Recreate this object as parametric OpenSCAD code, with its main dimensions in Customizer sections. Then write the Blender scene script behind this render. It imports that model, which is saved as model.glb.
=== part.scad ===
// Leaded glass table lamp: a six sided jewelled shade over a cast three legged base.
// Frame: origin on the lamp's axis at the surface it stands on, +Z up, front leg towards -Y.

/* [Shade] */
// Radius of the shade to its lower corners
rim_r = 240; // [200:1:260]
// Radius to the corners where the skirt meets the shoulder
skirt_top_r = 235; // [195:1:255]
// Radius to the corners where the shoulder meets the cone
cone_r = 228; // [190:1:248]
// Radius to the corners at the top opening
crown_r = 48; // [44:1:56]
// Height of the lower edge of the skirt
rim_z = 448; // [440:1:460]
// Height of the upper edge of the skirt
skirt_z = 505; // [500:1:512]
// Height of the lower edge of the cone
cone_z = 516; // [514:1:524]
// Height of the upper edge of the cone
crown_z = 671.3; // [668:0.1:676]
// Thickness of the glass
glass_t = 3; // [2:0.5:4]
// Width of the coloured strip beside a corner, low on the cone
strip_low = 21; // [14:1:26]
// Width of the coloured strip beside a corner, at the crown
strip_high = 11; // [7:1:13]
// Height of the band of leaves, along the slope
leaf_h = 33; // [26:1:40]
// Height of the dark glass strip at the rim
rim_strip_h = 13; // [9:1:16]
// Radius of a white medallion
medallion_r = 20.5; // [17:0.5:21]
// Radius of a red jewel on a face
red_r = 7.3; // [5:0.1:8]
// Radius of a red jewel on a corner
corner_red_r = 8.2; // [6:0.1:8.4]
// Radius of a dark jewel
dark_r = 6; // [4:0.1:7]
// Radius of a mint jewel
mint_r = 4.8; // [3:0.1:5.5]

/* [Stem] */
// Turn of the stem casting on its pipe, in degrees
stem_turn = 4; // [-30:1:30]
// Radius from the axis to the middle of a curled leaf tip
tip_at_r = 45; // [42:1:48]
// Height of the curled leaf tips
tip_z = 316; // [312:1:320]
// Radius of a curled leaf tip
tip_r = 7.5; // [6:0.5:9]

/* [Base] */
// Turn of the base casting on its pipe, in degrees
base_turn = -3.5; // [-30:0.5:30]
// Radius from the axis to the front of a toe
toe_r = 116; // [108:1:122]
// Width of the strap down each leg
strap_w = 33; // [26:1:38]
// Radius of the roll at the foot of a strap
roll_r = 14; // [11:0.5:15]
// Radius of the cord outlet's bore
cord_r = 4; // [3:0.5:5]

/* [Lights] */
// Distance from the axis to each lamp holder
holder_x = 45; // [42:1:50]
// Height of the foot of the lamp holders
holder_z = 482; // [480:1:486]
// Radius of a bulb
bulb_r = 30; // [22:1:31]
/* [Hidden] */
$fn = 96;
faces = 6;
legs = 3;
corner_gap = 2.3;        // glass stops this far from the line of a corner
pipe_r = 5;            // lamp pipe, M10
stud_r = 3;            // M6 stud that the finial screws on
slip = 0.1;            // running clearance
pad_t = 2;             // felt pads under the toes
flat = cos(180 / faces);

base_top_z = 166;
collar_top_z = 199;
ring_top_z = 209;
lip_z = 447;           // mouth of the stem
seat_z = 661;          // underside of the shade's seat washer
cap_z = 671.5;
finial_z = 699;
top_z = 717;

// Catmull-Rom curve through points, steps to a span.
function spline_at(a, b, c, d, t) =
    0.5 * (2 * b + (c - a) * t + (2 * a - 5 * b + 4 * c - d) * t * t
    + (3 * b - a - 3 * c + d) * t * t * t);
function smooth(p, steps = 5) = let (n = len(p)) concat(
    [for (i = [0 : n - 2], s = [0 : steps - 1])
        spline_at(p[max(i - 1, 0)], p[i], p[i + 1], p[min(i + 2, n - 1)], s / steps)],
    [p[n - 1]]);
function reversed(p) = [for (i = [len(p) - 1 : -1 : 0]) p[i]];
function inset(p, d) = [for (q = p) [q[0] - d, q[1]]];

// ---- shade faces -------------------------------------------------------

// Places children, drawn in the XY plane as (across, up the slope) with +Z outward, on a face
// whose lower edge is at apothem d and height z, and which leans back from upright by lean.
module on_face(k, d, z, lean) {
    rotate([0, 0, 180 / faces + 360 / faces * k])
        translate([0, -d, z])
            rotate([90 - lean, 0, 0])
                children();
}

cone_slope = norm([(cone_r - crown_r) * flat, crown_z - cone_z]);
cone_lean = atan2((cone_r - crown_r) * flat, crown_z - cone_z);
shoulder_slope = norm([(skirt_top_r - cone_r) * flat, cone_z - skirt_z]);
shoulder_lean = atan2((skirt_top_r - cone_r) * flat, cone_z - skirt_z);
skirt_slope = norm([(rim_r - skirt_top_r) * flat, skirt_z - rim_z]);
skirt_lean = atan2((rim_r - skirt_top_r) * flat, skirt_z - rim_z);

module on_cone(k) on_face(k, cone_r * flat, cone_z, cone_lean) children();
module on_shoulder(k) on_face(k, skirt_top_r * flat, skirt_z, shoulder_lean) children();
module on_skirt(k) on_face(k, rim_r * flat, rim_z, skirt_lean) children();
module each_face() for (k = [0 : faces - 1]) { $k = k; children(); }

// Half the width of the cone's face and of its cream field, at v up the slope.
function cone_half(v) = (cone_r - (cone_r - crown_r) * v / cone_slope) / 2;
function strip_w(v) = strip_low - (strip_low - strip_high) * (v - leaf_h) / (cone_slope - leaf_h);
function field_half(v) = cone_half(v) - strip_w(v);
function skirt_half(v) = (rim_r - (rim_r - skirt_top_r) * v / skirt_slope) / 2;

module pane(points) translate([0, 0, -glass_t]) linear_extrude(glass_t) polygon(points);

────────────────

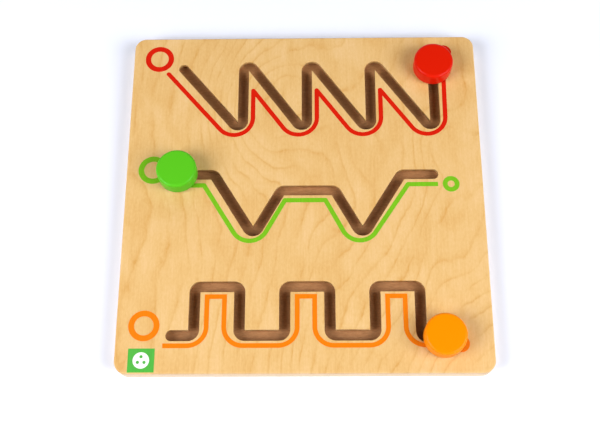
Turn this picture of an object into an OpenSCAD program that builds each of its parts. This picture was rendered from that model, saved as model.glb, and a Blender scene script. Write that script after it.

────────────────

▸ **Stated task**: From the records above, repeat exactly the lines from the one with "Recreate this object" through the one with "leg towards -Y.", both included.

▸ **Worked solution**:
Recreate this object as parametric OpenSCAD code, with its main dimensions in Customizer sections. Then write the Blender scene script behind this render. It imports that model, which is saved as model.glb.
=== part.scad ===
// Leaded glass table lamp: a six sided jewelled shade over a cast three legged base.
// Frame: origin on the lamp's axis at the surface it stands on, +Z up, front leg towards -Y.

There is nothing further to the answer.